With the finished product, I actually found the experience a lot more fulfilling with the “normal” pacing of the upgrade system. Sure, you still have no idea what the name or backstory of your character is, but that didn’t stop me (or other people) from hunting for agility orbs for hours. The game almost forces you to take ownership of your agent and practically cultivate him … sort of like a plant. A really violent plant. With grenades and rockets.

However, the real fun is found in co-op play. I managed to play with a couple of people on my Live buddy list, and I can honestly say it’s the most fun I’ve had in years. It’s not the emotional, competitive grind that Gears or Rainbow Six multiplayer can be. Playing “Crackdown” essentially feels like goofing off, the next-gen equivalent of playing paper football with your cubicle mate. If you don’t want to take down gangs, you can orb hunt together or just generally play with the city around you. The game is so free-form that with a little creativity, you can even put together some odd games of your own — especially when your abilities are jacked up.

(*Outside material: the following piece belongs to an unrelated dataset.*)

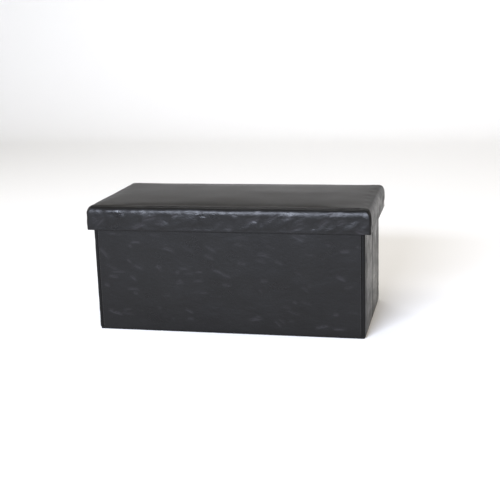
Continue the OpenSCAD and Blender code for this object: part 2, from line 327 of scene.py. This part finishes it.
finishes = {slot: makePlainFinish(*facts) for slot, facts in plainFinishes.items()}
finishes["coated_cloth"] = makeCoatedCloth("polyurethaneCoatedCloth", cloth["specular"])
finishes["edging"] = makeCoatedCloth("polyurethaneCoatedEdging", cloth["edgingSpecular"])
finishes["felted_lining"] = makeFelt()
for part in frame["record"]["subparts"]:
    mesh = frame["nodes"][part["node"]].data
    mesh.materials.clear()
    mesh.materials.append(finishes[part["material_slot"]])
print("materials ready")


# Creases and ripples that the cloth has in its own shape, lengths in millimetres

creaseSpread, mostBow = 17, 2.5   # degrees off the usual slope, and how far a crease bends
rippleWaves = 14
wallCreases = {"slope": -15, "length": (10, 38), "width": (1.5, 2.5), "depth": (0.12, 0.5)}
lidCreases = {"slope": 12, "length": (14, 40), "width": (2.4, 4.4), "depth": (0.22, 0.6)}


def drawCreases(seed, count, spanU, spanV, kind):
    draw = np.random.default_rng(seed)
    turn = np.radians(draw.normal(kind["slope"], creaseSpread, count))
    return list(zip(draw.uniform(*spanU, count), draw.uniform(*spanV, count), np.cos(turn), np.sin(turn),
                    draw.uniform(*kind["length"], count) * mm / 2, draw.uniform(*kind["width"], count) * mm,
                    draw.uniform(*kind["depth"], count) * mm, draw.normal(0, mostBow, count)))


# A pressed line with a low lip along one side
def creaseHeight(creases, u, v):
    height = np.zeros_like(u)
    for atU, atV, cosine, sine, half, width, depth, bow in creases:
        near = (np.abs(u - atU) < 1.7 * half) & (np.abs(v - atV) < 1.7 * half)
        du, dv = u[near] - atU, v[near] - atV
        along = du * cosine + dv * sine
        across = (dv * cosine - du * sine - bow * along ** 2) / width
        fade = np.exp(-(along / half) ** 4)
        height[near] += depth * fade * (0.7 * np.exp(-(across - 1.1) ** 2) - np.exp(-across ** 2))
    return height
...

For instance, this morning, me and a buddy (lets call him Bloodshot) were driving around Pacific City, trying to find our way to a particular part of town. We were going the wrong way. Bloodshot spotted a freeway overpass (or bridge, whatever it is), which was the right way to go. Instead of backing up and driving all the way around to the overpass, I got out of the car. Bloodshot stayed inside. Then I picked up the car over my head — I was going to toss him onto the freeway above. The first time, I screwed up and ended up just chucking the car (and Bloodshot) 30 yards in front of me. The car landed right side up, and Bloodshot simply drove the wreck into a better position. Then I picked the car up again, timed it right, and voila … we’re on the overpass. I just used my super jumping ability to hop onto the bridge.

You might ask, “Why didn’t you just jump onto the bridge and take a car instead of playing ‘toss the vehicle'”? Well, what fun would that have been? Plus, we kind of liked the car.

It’s that kind of spontaneous nonsense that could make a game like Crackdown worth purchasing. I can’t remember the last time I laughed out loud at some of the wondrous (and sometimes stupid) things your superagent can do. You’ll also find some of the most satisfying explosions on a console, and it’s still fun to hurtle through the air across a city skyline.

That doesn’t mean the game is without flaws. It’s got plenty, which I’ll get into later. Could all this fun run out in hour 10 or 12? Maybe. But I’m having a lot of fun waiting to be bored.